Understand that feelings don’t care about your facts: Centrists are addicted to evidence, and rightly so. Sound public policy is rooted in fact, science and empirical investigation. But old-school technocracy is nowhere near sufficient in today’s weaponised digital landscape, which—like it or not—is governed by emotion. Those who believe in rational centrism must also learn the skills of narrative and the techniques of storytelling that shape political discourse today. In the phrase coined by the American sociologist Arlie Russell Hochschild, contemporary voters expect politicians to respect the “deep story” that underpins their political attitudes: “It’s the story feelings tell, in the language of symbols. It removes judgment. It removes fact. It tells us how things feel.” Centrism must rediscover the full toolkit of visionary leadership and popular persuasion—synthesising fact and feeling. As Rory Stewart writes in the Gauke volume, “The ability to inspire a crowd should not be confined to demagogues. A sense of humour need not be a monopoly of charlatans.”

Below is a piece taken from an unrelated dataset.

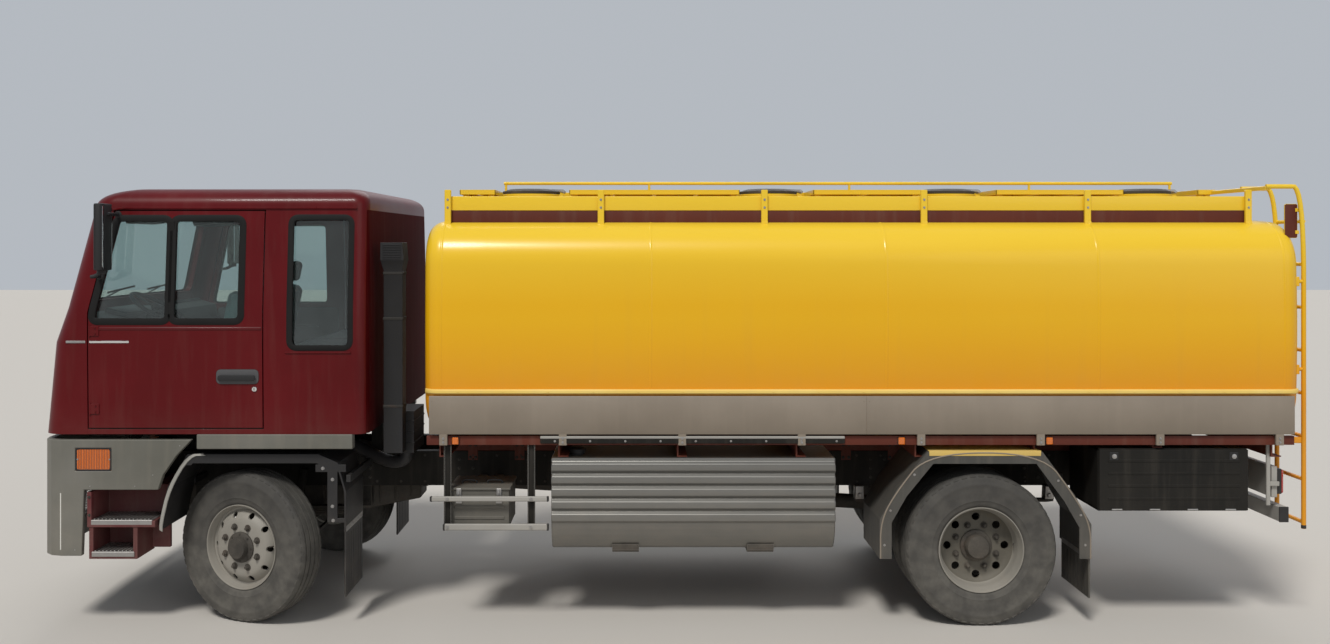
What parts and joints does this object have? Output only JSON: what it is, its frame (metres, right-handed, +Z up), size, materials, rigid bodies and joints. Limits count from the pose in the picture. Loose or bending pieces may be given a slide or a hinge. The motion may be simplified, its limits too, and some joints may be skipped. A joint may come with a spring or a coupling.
{
  "type": "tanker truck",
  "caption": "Two-axle cab-over tanker truck with a rounded box tank, tilting cab, hinged doors and manhole lids, steered front wheels and twin rear wheels.",
  "frame": {"origin": "middle of the footprint, on the ground", "axes": "+Z up, the truck faces -X, its left side is -Y"},
  "size_m": [8.5469, 2.87, 3.05],
  "materials": {
    "cab_red": "gloss paint, dusty low down",
    "cab_trim": "grained moulded trim",
    "grey_paint": "satin grey paint",
    "tank_yellow": "gloss paint",
    "lid_black": "satin paint",
    "frame_paint": "dusty chassis paint",
    "subframe_paint": "red-brown primer",
    "black_plastic": "moulded plastic",
    "step_paint": "satin paint, worn treads",
    "lamp_plastic": "clear and coloured lenses",
    "ribbed_metal": "pressed sheet, dull",
    "battery_grey": "dusty paint",
    "wheel_paint": "silver paint, dusty",
    "tyre_rubber": "dusty rubber",
    "window_glass": "clear, slightly green",
    "seat_cloth": "woven cloth covers"
  },
  "bodies": {
    "chassis": {"chassis_frame": "frame_paint", "tank_subframe": "subframe_paint", "tank_shell": "tank_yellow", "tank_skirts": "grey_paint", "manhole_collars": "tank_yellow", "walkway": "tank_yellow", "top_rails": "tank_yellow", "rear_ladder": "tank_yellow", "rear_bumper": "grey_paint", "rear_lamps": "lamp_plastic", "rear_mudguards": "grey_paint", "front_mudguards": "black_plastic", "step_boxes": "step_paint", "front_bumper": "grey_paint", "front_lamps": "lamp_plastic", "side_tanks": "ribbed_metal", "side_guards": "grey_paint", "battery_box": "battery_grey", "air_tanks": "frame_paint", "air_intake": "black_plastic", "drip_boards": "subframe_paint", "valve_cabinet": "frame_paint", "front_axle": "frame_paint", "rear_axle": "frame_paint", "powertrain": "frame_paint"},
    "cab": {"cab_front": "cab_red", "cab_roof": "cab_red", "cab_rear_wall": "cab_red", "cab_sides": "cab_red", "cab_floor": "cab_trim", "cab_sills": "grey_paint", "cab_glass": "window_glass", "dashboard": "cab_trim", "steering_wheel": "cab_trim", "seats": "seat_cloth"},
    "door_left": {"door_left": "cab_red", "door_glass_left": "window_glass", "mirror_left": "black_plastic"},
    "door_right": {"door_right": "cab_red", "door_glass_right": "window_glass", "mirror_right": "black_plastic"},
    "knuckle_front_left": {"knuckle_front_left": "frame_paint"},
    "knuckle_front_right": {"knuckle_front_right": "frame_paint"},
    "tie_rod": {"tie_rod": "frame_paint"},
    "wheel_front_left": {"tyre_front_left": "tyre_rubber", "rim_front_left": "wheel_paint"},
    "wheel_front_right": {"tyre_front_right": "tyre_rubber", "rim_front_right": "wheel_paint"},
    "wheels_rear_left": {"tyres_rear_left": "tyre_rubber", "rims_rear_left": "wheel_paint"},
    "wheels_rear_right": {"tyres_rear_right": "tyre_rubber", "rims_rear_right": "wheel_paint"},
    "lid_1": {"lid_1": "lid_black"},
    "lid_2": {"lid_2": "lid_black"},
    "lid_3": {"lid_3": "lid_black"},
    "lid_4": {"lid_4": "lid_black"},
    "cabinet_door": {"cabinet_door": "frame_paint"}
  },
  "joints": [
    {"name": "cab_tilt", "type": "hinge", "parent": "chassis", "child": "cab", "pos_m": [-4.13, 0, 0.86], "axis": [0, -1, 0], "range_deg": [0, 45]},
    {"name": "door_left_hinge", "type": "hinge", "parent": "cab", "child": "door_left", "pos_m": [-3.895, -1.226, 1.7], "axis": [0, 0, -1], "range_deg": [0, 68]},
    {"name": "door_right_hinge", "type": "hinge", "parent": "cab", "child": "door_right", "pos_m": [-3.895, 1.226, 1.7], "axis": [0, 0, 1], "range_deg": [0, 68]},
    {"name": "steering_left", "type": "hinge", "parent": "chassis", "child": "knuckle_front_left", "pos_m": [-2.832, -0.85, 0.509], "axis": [0, 0, 1], "range_deg": [-13, 57]},
    {"name": "steering_right", "type": "hinge", "parent": "chassis", "child": "knuckle_front_right", "pos_m": [-2.832, 0.85, 0.509], "axis": [0, 0, 1], "range_deg": [-13, 57]},
    {"name": "tie_rod_pivot", "type": "hinge", "parent": "knuckle_front_left", "child": "tie_rod", "pos_m": [-2.66511, -0.91743, 0.4], "axis": [0, 0, 1], "range_deg": [-57, 13]},
    {"name": "wheel_front_left_spin", "type": "hinge", "parent": "knuckle_front_left", "child": "wheel_front_left", "pos_m": [-2.832, -0.85, 0.509], "axis": [-0.3746, -0.9272, 0], "continuous": true},
    {"name": "wheel_front_right_spin", "type": "hinge", "parent": "knuckle_front_right", "child": "wheel_front_right", "pos_m": [-2.832, 0.85, 0.509], "axis": [-0.3746, -0.9272, 0], "continuous": true},
    {"name": "wheels_rear_left_spin", "type": "hinge", "parent": "chassis", "child": "wheels_rear_left", "pos_m": [2.055, -0.92, 0.509], "axis": [0, -1, 0], "continuous": true},
    {"name": "wheels_rear_right_spin", "type": "hinge", "parent": "chassis", "child": "wheels_rear_right", "pos_m": [2.055, 0.92, 0.509], "axis": [0, -1, 0], "continuous": true},
    {"name": "lid_1_hinge", "type": "hinge", "parent": "chassis", "child": "lid_1", "pos_m": [-0.81, 0, 2.935], "axis": [0, 1, 0], "range_deg": [0, 100]},
    {"name": "lid_2_hinge", "type": "hinge", "parent": "chassis", "child": "lid_2", "pos_m": [0.995, 0, 2.935], "axis": [0, 1, 0], "range_deg": [0, 100]},
    {"name": "lid_3_hinge", "type": "hinge", "parent": "chassis", "child": "lid_3", "pos_m": [2.345, 0, 2.935], "axis": [0, 1, 0], "range_deg": [0, 100]},
    {"name": "lid_4_hinge", "type": "hinge", "parent": "chassis", "child": "lid_4", "pos_m": [3.835, 0, 2.935], "axis": [0, 1, 0], "range_deg": [0, 100]},
    {"name": "cabinet_door_hinge", "type": "hinge", "parent": "chassis", "child": "cabinet_door", "pos_m": [3.335, -1.207, 0.781], "axis": [1, 0, 0], "range_deg": [0, 95]}
  ],
  "couplings": [
    {"joint": "steering_right", "follows": "steering_left", "ratio": 1},
    {"joint": "tie_rod_pivot", "follows": "steering_left", "ratio": -1}
  ]
}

Don’t be wimpish: It may be unfair of voters to see centrists as wusses, but politics has never been fair. The caricature is rooted in a perceived lack of commitment (hedging your bets), an absence of conviction (bloodless technocracy) and effete circumspection (when electoral caution becomes political stasis). This has nothing to do with machismo, by the way. The very model of passionate centrism is Caroline Lucas, the outgoing Green MP for Brighton Pavilion (witness her remarks in the debate on Johnson’s lies to parliament on 19th June, in which she denounced the Tory absentees and the abstainers, which included Rishi Sunak, as “guilty not just of cowardice, but complicity”). Starmer’s defenders say that his bouts of political reticence reflect a belief in the maxim attributed to Napoleon: never interfere with the enemy when he is in the process of destroying himself. Given the Tories’ present genius for catastrophe, this approach has some merit—insofar as it goes. But it is nowhere near sufficient for a leader who, if he wins, will inherit perhaps the most challenging political landscape to face an incoming PM since Thatcher. He cannot afford to be seen as (much less be) battle-shy. No governing strategy for the 2020s is worthy of the name unless it involves a hefty measure of risk and a readiness for political combat. Put up your dukes, Sir Keir.
The next year will be a defining one for liberal democracy in this country and the US. As things stand, Biden will be facing a re-match with Trump on 5th November 2024, while Sunak is likely to go to the country in the spring or the autumn.
Against such a backdrop, centrists have a duty to stop apologising, to face the future and to embrace the formidable task ahead. “In a dark time, the eye begins to see,” wrote the poet Theodore Roethke. It is indeed time for the decent, the rational and the committed to demonstrate precisely this clarity of vision.